12. We are therefore satisfied that the appropriate balance in this case between the principle of open justice, Article 10 and the appellant's Article 8 rights, is for the hearing and judgment to be public, but for the appellant to be anonymised.
13. For anonymity to be achieved in practice in this case, it seems to us that this means the name of the pre-school in which the appellant worked must also not be made public as this was a relatively provision and we consider there is a high risk of the appellant being identified if the pre-school is identified. It also means in our judgment that the names of other individuals in the case should be anonymised as publishing the names of multiple individuals who all worked at the same time in the same place would in our judgment bring a risk of 'jigsaw identification'.

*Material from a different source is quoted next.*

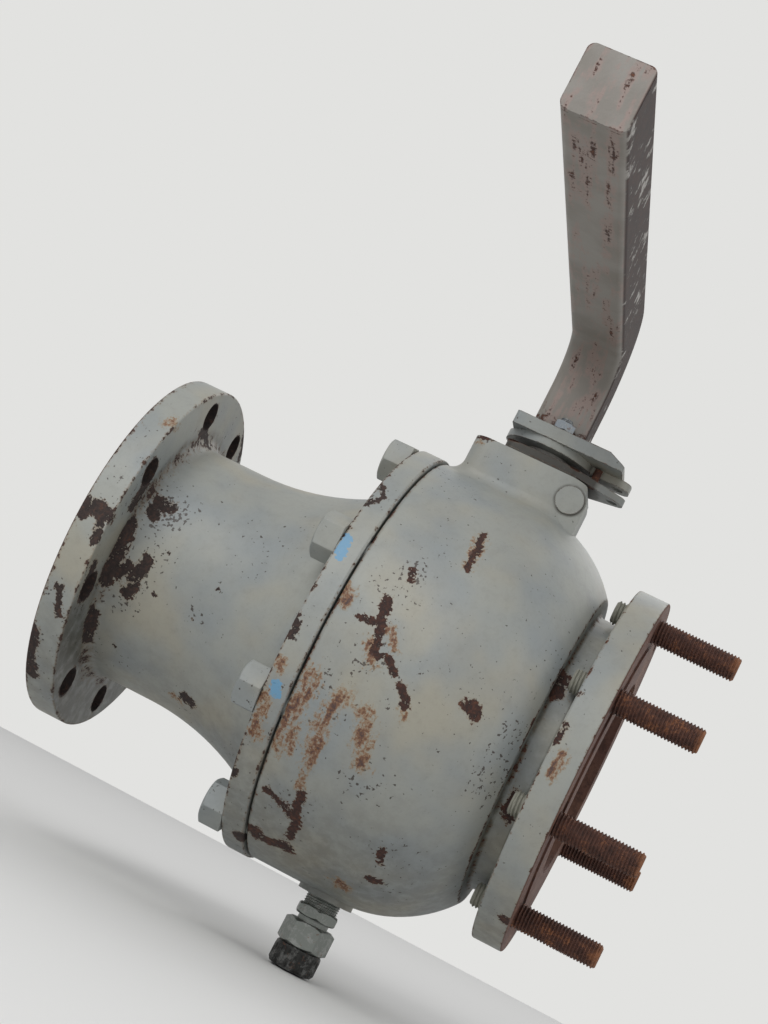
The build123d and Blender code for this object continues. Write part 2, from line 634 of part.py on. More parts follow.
# Plain ring round the stem axis
def stem_ring(inner_r, outer_r, bottom_z, top_z):
    with BuildPart() as ring:
        with BuildSketch(Plane.XY.offset(bottom_z)):
            with Locations(STEM_CENTRE):
                Circle(outer_r)
                Circle(inner_r, mode=Mode.SUBTRACT)
        extrude(amount=top_z - bottom_z)
    return ring.part


washer = stem_ring(STEM_R + LOOSE, COLLAR_R, WASHER_TOP_Z - WASHER_THICK, WASHER_TOP_Z)
bearing = stem_ring(STEM_R + FIT, STEM_BUSH_R, WASHER_TOP_Z, STEM_BUSH_TOP_Z)
packing = stem_ring(STEM_R + LOOSE, PACKING_R - FIT, PACKING_BOTTOM_Z, PACKING_TOP_Z)
save(washer, "stem_thrust_washer")
save(bearing, "stem_bearing")
save(packing, "stem_packing")

# Square gland flange with a round spigot that presses on the packing
with BuildPart() as gland_flange:
    with BuildSketch(Plane.XY.offset(PAD_TOP_Z)):
        with Locations(STEM_CENTRE):
            RectangleRounded(2 * GLAND_HALF, 2 * GLAND_HALF, GLAND_RIM)
    extrude(amount=GLAND_FLANGE_THICK)
    with BuildSketch(Plane.XY.offset(PACKING_TOP_Z)):
        with Locations(STEM_CENTRE):
            Circle(PACKING_R - LOOSE)
    extrude(amount=PAD_TOP_Z - PACKING_TOP_Z)
    with BuildSketch(Plane.XY.offset(GLAND_TOP_Z)):
        with Locations(STEM_CENTRE):
            Circle(STEM_R + STEM_HOLE_GAP)
            with PolarLocations(GLAND_SCREW_CIRCLE_R, GLAND_SCREW_COUNT, GLAND_SCREW_TURN):
                Circle(GLAND_SCREW_R + THREAD_GAP)
    extrude(amount=PACKING_TOP_Z - GLAND_TOP_Z, mode=Mode.SUBTRACT)
save(gland_flange.part, "gland_flange")

# Tapered ear of the fixed lock plate: a hull round two screw corners and a round end
with BuildSketch() as fixed_ear:
    with Locations((GLAND_SCREW_SIDE, GLAND_SCREW_SIDE), (GLAND_SCREW_SIDE, -GLAND_SCREW_SIDE)):
        Circle(GLAND_RIM)
    with Locations((LOCK_EAR_REACH, 0)):
        Circle(LOCK_EAR_R)
    make_hull()

# Ear of the lever's lock plate: parallel sides and rounded corners
with BuildSketch() as lever_ear:
    with Locations(((LOCK_EAR_REACH + LOCK_EAR_R) / 2, 0)):
        Rectangle(LOCK_EAR_REACH + LOCK_EAR_R, 2 * LEVER_EAR_HALF)
    fillet(lever_ear.vertices().group_by(Axis.X)[-1], LOCK_EAR_R)

# Fixed lock plate on the gland, with an ear for the shut and one for the open position
with BuildPart() as lock_plate:
    with BuildSketch(Plane.XY.offset(GLAND_TOP_Z)):
        with Locations(STEM_CENTRE):
            RectangleRounded(2 * GLAND_HALF, 2 * GLAND_HALF, GLAND_RIM)
            add(fixed_ear.sketch)
            add(fixed_ear.sketch, rotation=QUARTER_TURN)
            with Locations((LOCK_EAR_REACH, 0), (0, LOCK_EAR_REACH)):
                Circle(PADLOCK_HOLE_R, mode=Mode.SUBTRACT)
            Circle(STEM_R + STEM_HOLE_GAP, mode=Mode.SUBTRACT)
        with Locations(*STOP_PIN_PLACES):
            Circle(STOP_PIN_R + FIT, mode=Mode.SUBTRACT)
    extrude(amount=LOCK_PLATE_THICK)
    with Locations(*GLAND_SCREW_PLACES):
        CounterSinkHole(GLAND_SCREW_R + THREAD_GAP, GLAND_SCREW_HEAD_R + THREAD_GAP, LOCK_PLATE_THICK)
save(lock_plate.part, "lock_plate")

# Stop pins in the lock plate, which the lever's ear meets at each end of the quarter turn
with BuildPart() as stop_pins:
    with BuildSketch(Plane.XY.offset(GLAND_TOP_Z)):
        with Locations(*STOP_PIN_PLACES):
            Circle(STOP_PIN_R)
    extrude(amount=HEAD_BOTTOM_Z - STOP_PIN_TOP_GAP - GLAND_TOP_Z)
save(stop_pins.part, "stop_pins")

# Gland screws with countersunk heads, flush with the lock plate
with BuildPart() as gland_screws:
    with BuildSketch(Plane.XY.offset(LOCK_TOP_Z)):
        with Locations(STEM_CENTRE):
            with PolarLocations(GLAND_SCREW_CIRCLE_R, GLAND_SCREW_COUNT, GLAND_SCREW_TURN):
                Circle(GLAND_SCREW_R)
    extrude(amount=-GLAND_SCREW_LENGTH)
    with Locations(*GLAND_SCREW_PLACES):
        Cone(
            GLAND_SCREW_R,
            GLAND_SCREW_HEAD_R,
            GLAND_SCREW_HEAD_R - GLAND_SCREW_R,
            align=(Align.CENTER, Align.CENTER, Align.MAX),
        )
save(gland_screws.part, "gland_screws")

# Lever lock plate: a rim and one ear that swings over the fixed ears, welded round the hub
with BuildPart() as lever_lock_plate:
    with BuildSketch(Plane.XY.offset(HUB_BOTTOM_Z)):
        with Locations(STEM_CENTRE):
            Circle(LEVER_PLATE_R)
            add(lever_ear.sketch)
            with Locations((LOCK_EAR_REACH, 0)):
                Circle(PADLOCK_HOLE_R, mode=Mode.SUBTRACT)
            Circle(HUB_R + FIT, mode=Mode.SUBTRACT)
    extrude(amount=LEVER_PLATE_THICK)
save(lever_lock_plate.part, "lever_lock_plate")

# Lever head: a plate bevelled at one end, on a round hub with a square hole for the stem
with BuildPart() as lever_head:
    with BuildSketch(Plane.XZ):
        with BuildLine():
            Polyline(
                (STEM_X - HEAD_LEFT, HEAD_BOTTOM_Z),
                (STEM_X + HEAD_RIGHT, HEAD_BOTTOM_Z),
                (STEM_X + HEAD_RIGHT, HEAD_TOP_Z - HEAD_BEVEL_DROP),
                (STEM_X + HEAD_RIGHT - HEAD_BEVEL_RUN, HEAD_TOP_Z),
                (STEM_X - HEAD_LEFT, HEAD_TOP_Z),
                close=True,
            )
        make_face()
    extrude(amount=HEAD_HALF_WIDTH, both=True)
    fillet(lever_head.edges().filter_by(Axis.Z), HEAD_CORNER_R)
    with BuildSketch(Plane.XY.offset(HUB_BOTTOM_Z)):
        with Locations(STEM_CENTRE):
            Circle(HUB_R)
    extrude(amount=LEVER_PLATE_THICK)
    with BuildSketch(Plane.XY.offset(HUB_BOTTOM_Z)):
        with Locations(STEM_CENTRE):
            Rectangle(STEM_SQUARE + 2 * FIT, STEM_SQUARE + 2 * FIT)
    extrude(amount=HEAD_TOP_Z - HUB_BOTTOM_Z, mode=Mode.SUBTRACT)
    with BuildSketch(Plane.XY.offset(HEAD_TOP_Z)):
        with Locations(*HEAD_BOLT_PLACES):
            Circle(HEAD_BOLT_R + THREAD_GAP)
    extrude(amount=-HEAD_THICK, mode=Mode.SUBTRACT)
save(lever_head.part, "lever_head")

# Lever head bolts: threaded ends standing in nuts, before and behind the lever
with BuildPart() as lever_head_bolts:
    with BuildSketch(Plane.XY.offset(HEAD_TOP_Z)):
        with Locations(*HEAD_BOLT_PLACES):
            RegularPolygon(HEAD_NUT_ACROSS / 2, 6, major_radius=False)
    extrude(amount=HEAD_NUT_HEIGHT)
    with BuildSketch(Plane.XY.offset(HEAD_BOTTOM_Z)):
        with Locations(*HEAD_BOLT_PLACES):
            Circle(HEAD_BOLT_R)
    extrude(amount=HEAD_THICK + HEAD_NUT_HEIGHT + HEAD_BOLT_END)
save(lever_head_bolts.part, "lever_head_bolts")

# Lever arm: a square tube that rises from the head and bends over to a level arm
with BuildPart() as lever_arm:
    with BuildLine():
        FilletPolyline(
            (STEM_X, 0, HEAD_TOP_Z),
            (STEM_X, 0, LEVER_AXIS_Z),
            (STEM_X, -LEVER_REACH, LEVER_AXIS_Z),
            radius=LEVER_BEND_R,
        )
    with BuildSketch(Plane.XY.offset(HEAD_TOP_Z)):
        with Locations(STEM_CENTRE):
            RectangleRounded(LEVER_SECTION, LEVER_SECTION, LEVER_CORNER_R)
            RectangleRounded(
                LEVER_SECTION - 2 * LEVER_WALL,
                LEVER_SECTION - 2 * LEVER_WALL,
                LEVER_CORNER_R - LEVER_WALL,
                mode=Mode.SUBTRACT,
            )
    sweep()
save(lever_arm.part, "lever_arm")

# Cap welded on the lever's open end
with BuildPart() as lever_end_cap:
    with BuildSketch(Plane.XZ.offset(LEVER_REACH)):
        with Locations((STEM_X, LEVER_AXIS_Z)):
            RectangleRounded(LEVER_SECTION, LEVER_SECTION, LEVER_CORNER_R)
    extrude(amount=END_CAP_THICK)
save(lever_end_cap.part, "lever_end_cap")

# Round plug in the front of the stem pad
with BuildPart() as body_plug:
    with BuildSketch(Plane.XZ.offset(PAD_WIDTH / 2)):
        with Locations(PLUG_PLACE):
            Circle(PLUG_R)
    extrude(amount=PLUG_PROUD)
    with BuildSketch(Plane.XZ.offset(PAD_WIDTH / 2)):
        with Locations(PLUG_PLACE):
            Circle(PLUG_THREAD_R)
    extrude(amount=LOOSE - PLUG_DEPTH)
save(body_plug.part, "body_plug")

# Drain adaptor: a nipple screwed into the drain pad, with a hexagon below
with BuildPart() as drain_adaptor:
    with BuildSketch(Plane.XY.offset(DRAIN_PAD_Z + DRAIN_THREAD_DEPTH - LOOSE)):
        with Locations(STEM_CENTRE):
            Circle(NIPPLE_R)
    extrude(amount=ADAPTOR_TOP_Z - DRAIN_PAD_Z - DRAIN_THREAD_DEPTH + LOOSE)
    with BuildSketch(Plane.XY.offset(ADAPTOR_TOP_Z)):
        with Locations(STEM_CENTRE):
            RegularPolygon(ADAPTOR_ACROSS / 2, 6, major_radius=False)
    extrude(amount=-ADAPTOR_HEIGHT)
save(drain_adaptor.part, "drain_adaptor")

# Drain valve: a short neck and a hexagon body
with BuildPart() as drain_valve:
    with BuildSketch(Plane.XY.offset(ADAPTOR_BOTTOM_Z)):
        with Locations(STEM_CENTRE):
            Circle(DRAIN_NECK_R)
    extrude(amount=-DRAIN_NECK_LENGTH)
    with BuildSketch(Plane.XY.offset(DRAIN_BODY_TOP_Z)):
        with Locations(STEM_CENTRE):
            RegularPolygon(DRAIN_BODY_ACROSS / 2, 6, major_radius=False)
    extrude(amount=-DRAIN_BODY_HEIGHT)
save(drain_valve.part, "drain_valve")

# Round cap on the drain valve
with BuildPart() as drain_cap:
    with BuildSketch(Plane.XY.offset(DRAIN_CAP_TOP_Z)):
        with Locations(STEM_CENTRE):
            Circle(DRAIN_CAP_R)
    extrude(amount=-DRAIN_CAP_HEIGHT)
    chamfer(drain_cap.faces().sort_by(Axis.Z)[0].edges(), HEX_CHAMFER)
save(drain_cap.part, "drain_cap")
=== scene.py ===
import json
import math

import bmesh
import bpy
import numpy as np
from bpy.props import FloatProperty, FloatVectorProperty, IntProperty, PointerProperty
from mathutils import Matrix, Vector


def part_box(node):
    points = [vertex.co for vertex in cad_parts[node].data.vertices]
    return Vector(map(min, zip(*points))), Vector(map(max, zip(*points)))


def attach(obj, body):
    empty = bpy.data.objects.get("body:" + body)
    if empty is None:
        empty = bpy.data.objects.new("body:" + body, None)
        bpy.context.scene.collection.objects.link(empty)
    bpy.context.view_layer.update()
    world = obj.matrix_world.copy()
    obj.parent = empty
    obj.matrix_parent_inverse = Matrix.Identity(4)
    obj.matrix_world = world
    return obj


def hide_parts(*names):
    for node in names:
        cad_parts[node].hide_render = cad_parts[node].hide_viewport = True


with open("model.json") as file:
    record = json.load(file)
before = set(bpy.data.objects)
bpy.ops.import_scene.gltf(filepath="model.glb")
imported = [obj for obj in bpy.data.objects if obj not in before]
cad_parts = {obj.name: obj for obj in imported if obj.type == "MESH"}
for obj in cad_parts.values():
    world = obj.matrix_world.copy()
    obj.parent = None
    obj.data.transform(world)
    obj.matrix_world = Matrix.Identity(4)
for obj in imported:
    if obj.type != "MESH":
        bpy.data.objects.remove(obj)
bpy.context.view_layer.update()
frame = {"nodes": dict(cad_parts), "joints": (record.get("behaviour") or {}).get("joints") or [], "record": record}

bl_info = {
    "name": "Trunnion ball valve",
    "version": (1, 0, 0),
    "blender": (4, 5, 0),
    "location": "3D View > Sidebar > Ball valve",
    "description": "Finishes and threaded pieces for a weathered flanged trunnion ball valve",
    "category": "Object",
}

MM = 0.001


def span(node, axis):
    """Lowest and highest place of a construction node along an axis, in millimetres."""
    return tuple(round(corner["xyz".index(axis)] / MM, 3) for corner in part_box(node))


def middle(node, axis):
    """Middle of a construction node along an axis, in millimetres."""
    return sum(span(node, axis)) / 2


# Sizes of the pipe ends, from the record's mounts
MOUNTS = {mount["name"]: mount for mount in frame["record"]["mounts"]}
BOLT_CIRCLE_R = MOUNTS["inlet_bolts"]["dims"]["pcd_mm"] / 2
BOLT_COUNT = MOUNTS["inlet_bolts"]["dims"]["count"]
BOLT_HOLE_R = MOUNTS["inlet_bolts"]["dims"]["hole_r_mm"]
STUD_R = MOUNTS["outlet_studs_front"]["dims"]["stud_r_mm"]
STUDS_MISSING = 2
STUD_INNER_R = STUD_R - 0.325
STUD_THREAD_DEPTH = 1.35
STUD_CHAMFER = 2.0
STUD_OVERLAP = 2.5
STUD_TIP = 9.0
FLANGE_R = BOLT_CIRCLE_R + 19.05
FLANGE_THICK = 23.9
RAISED_HEIGHT = 1.6

# Places along the bore
STEM_X = frame["joints"][0]["pos_m"][0] / MM
INLET_FLANGE = (RAISED_HEIGHT, RAISED_HEIGHT + FLANGE_THICK)
OUTLET_FACE = span("valve_body", "x")[1]
OUTLET_FLANGE = (OUTLET_FACE - RAISED_HEIGHT - FLANGE_THICK, OUTLET_FACE - RAISED_HEIGHT)
JOINT_X, BODY_START = span("joint_gasket", "x")
JOINT_FLANGE = (JOINT_X - 18.0, JOINT_X)
SHOULDER_X = OUTLET_FLANGE[0] - 18.5
STUD_ENDS = span("outlet_studs", "x")

# Radii about the bore
BORE_R = 76.2
NECK_R = 95.0
NECK_END_R = 136.0
JOINT_FLANGE_R = span("inlet_end", "y")[1]
BARREL_R = span("valve_body", "y")[1]
SHOULDER_END_R = BARREL_R - 40.0
GROOVE_R = 109.0
JOINT_BOLT_CIRCLE_R = 150.0
JOINT_BOLT_R = 9.525
JOINT_BOLT_ENDS = span("joint_cap_screws", "x")
JOINT_HEAD_ACROSS = 31.8
JOINT_BOLT_CHAMFER = 1.5
JOINT_BOLT_SINK = 8.0
PAD_CORNER_R = 193.0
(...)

14. However, we are also satisfied that the other individuals in the case require anonymisation in their own right. Their Article 8 rights are also engaged. It may be said that the state (this Tribunal included) has a responsibility to protect the privacy of the children involved. As to other staff members, their personal reputations are not engaged to the same degree as the appellant's, but some of them have been the subject of argument and allegations as to their professionalism or credibility. The proceedings relate to matters that occurred at their work some time ago which those involved would have had no reason to think would become public. These other staff members have not been involved in these proceedings, are probably unaware of the proceedings and have had no opportunity to answer any allegations made against them in these proceedings. These are all relevant factors as the TYU case makes clear. There is a real risk of unfairness to these staff members if their names are made public, and revealing their names would do little in this case to further the principle of open justice as their identities are not important to the facts of the case.
15. All these factors mean that, even absent the considerations about the appellant, we would have made Rule 14 orders requiring the staff members and service users referred to in these proceedings to be anonymised.